If the Cardinals do lose this series they may point to the seventh and eighth innings on Monday, but they were just 1-for-12 with runners in scoring position and left 12 runners on base.
"If you're going to beat a good team at their ballpark, you've got to capitalize when you have the opportunity," Berkman said. "The longer you go without it, the more confidence I think they have that somebody's going to have a big hit."
Since erupting for 16 runs in Saturday's Game 3 triumph, the Cardinals have managed just two runs. Take away that rout and St. Louis is 4-for-30 with runners in scoring position this series.
And aside from his epic Game 3, Pujols is 0-for-12 in the set.
"Well, I mean, you know, the same guys that produce offense one day that don't produce the other day, they don't stink," La Russa said. "We have really good hitters, so if somebody gets them out, give credit to the pitchers. I told the guys, 'We tried -- perfect.' There wasn't anything for 8 1/2 innings that was wrong with the way we went about it. We played our butts off. We tried -- perfect. We didn't play perfect at times. So give the other guys credit. I do. That's my suggestion."
Now the Rangers return to St. Louis, needing just one more win to nail down their first title. And oh by the way Texas hasn't lost back-to-back games since dropping three in a row from August 23-25.
Lost in all the La Russa/Pujols drama is just how good Napoli been for the Rangers. Traded twice in a five-day span over the winter, Napoli was brought into Texas for his bat. And he has delivered at the plate, as his 14 RBI are the second most on the team. But, how about his work behind the plate? Not only did he throw Craig out twice on Monday, but he has posted a catcher's ERA of 1.54 this series.
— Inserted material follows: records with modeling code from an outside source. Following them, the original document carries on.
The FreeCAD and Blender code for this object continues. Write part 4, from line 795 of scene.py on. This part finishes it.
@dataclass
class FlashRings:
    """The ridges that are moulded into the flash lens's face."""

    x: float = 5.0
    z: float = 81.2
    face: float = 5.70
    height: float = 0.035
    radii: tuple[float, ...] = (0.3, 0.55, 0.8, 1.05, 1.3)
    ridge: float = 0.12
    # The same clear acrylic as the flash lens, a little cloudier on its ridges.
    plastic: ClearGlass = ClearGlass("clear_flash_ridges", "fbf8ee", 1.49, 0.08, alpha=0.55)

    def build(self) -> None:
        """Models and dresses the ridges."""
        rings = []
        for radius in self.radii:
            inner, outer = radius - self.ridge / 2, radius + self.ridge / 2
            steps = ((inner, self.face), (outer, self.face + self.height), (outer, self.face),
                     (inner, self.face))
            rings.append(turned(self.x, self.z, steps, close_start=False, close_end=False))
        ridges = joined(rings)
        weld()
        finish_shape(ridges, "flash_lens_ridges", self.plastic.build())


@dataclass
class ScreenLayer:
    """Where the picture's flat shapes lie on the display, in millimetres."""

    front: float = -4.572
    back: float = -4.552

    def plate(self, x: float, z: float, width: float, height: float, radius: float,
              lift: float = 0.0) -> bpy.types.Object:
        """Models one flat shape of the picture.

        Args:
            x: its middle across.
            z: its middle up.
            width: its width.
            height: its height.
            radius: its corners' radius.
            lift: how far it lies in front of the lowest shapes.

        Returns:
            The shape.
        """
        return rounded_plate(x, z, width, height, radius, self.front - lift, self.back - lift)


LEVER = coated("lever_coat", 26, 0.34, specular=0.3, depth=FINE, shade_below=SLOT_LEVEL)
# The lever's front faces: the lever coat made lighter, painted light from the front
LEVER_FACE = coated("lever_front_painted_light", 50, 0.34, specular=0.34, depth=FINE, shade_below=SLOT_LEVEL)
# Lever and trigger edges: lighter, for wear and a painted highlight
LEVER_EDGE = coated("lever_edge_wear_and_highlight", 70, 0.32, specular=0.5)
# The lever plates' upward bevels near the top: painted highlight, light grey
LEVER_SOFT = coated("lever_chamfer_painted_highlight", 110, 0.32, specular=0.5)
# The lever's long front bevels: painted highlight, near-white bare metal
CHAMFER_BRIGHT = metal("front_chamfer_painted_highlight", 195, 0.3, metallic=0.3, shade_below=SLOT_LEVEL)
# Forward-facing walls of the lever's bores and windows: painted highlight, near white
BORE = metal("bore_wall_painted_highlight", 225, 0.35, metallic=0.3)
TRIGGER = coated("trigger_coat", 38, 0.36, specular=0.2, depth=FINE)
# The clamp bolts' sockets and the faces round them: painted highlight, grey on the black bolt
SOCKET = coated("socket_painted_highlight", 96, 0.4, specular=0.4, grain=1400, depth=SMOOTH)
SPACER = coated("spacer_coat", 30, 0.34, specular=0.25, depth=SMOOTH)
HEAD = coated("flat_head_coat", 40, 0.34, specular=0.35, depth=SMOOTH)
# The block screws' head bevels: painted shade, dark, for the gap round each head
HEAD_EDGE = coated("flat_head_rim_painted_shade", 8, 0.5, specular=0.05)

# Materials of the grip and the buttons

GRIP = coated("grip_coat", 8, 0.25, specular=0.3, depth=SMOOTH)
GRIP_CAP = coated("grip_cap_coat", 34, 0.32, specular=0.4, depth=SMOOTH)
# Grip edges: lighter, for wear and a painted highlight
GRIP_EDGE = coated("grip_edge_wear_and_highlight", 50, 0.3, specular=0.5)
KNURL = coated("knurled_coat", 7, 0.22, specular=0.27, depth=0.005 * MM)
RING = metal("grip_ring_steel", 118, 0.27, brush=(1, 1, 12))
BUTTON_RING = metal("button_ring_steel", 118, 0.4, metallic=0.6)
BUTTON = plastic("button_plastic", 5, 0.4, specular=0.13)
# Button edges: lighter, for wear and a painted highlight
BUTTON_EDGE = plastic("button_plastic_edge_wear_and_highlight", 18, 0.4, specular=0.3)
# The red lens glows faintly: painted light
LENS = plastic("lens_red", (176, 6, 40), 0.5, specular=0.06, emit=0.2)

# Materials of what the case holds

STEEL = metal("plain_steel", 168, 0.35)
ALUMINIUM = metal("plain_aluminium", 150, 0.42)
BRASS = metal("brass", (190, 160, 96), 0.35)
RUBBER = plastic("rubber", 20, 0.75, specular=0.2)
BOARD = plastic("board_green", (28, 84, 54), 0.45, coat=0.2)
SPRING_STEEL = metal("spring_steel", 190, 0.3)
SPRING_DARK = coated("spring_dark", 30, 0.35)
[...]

"Sometimes in this game guys get stuck unfairly with labels and they're really difficult to shake," Texas' Michael Young said. "To Nap's credit, he's shaking his label and he's done an incredible job for us behind the plate. It's right there with what he's done for us offensively, and that's saying a lot considering how good he's been offensively for us."
Perhaps Tampa manager Joe Maddon was right when he proclaimed that this is, "The Year of the Napoli".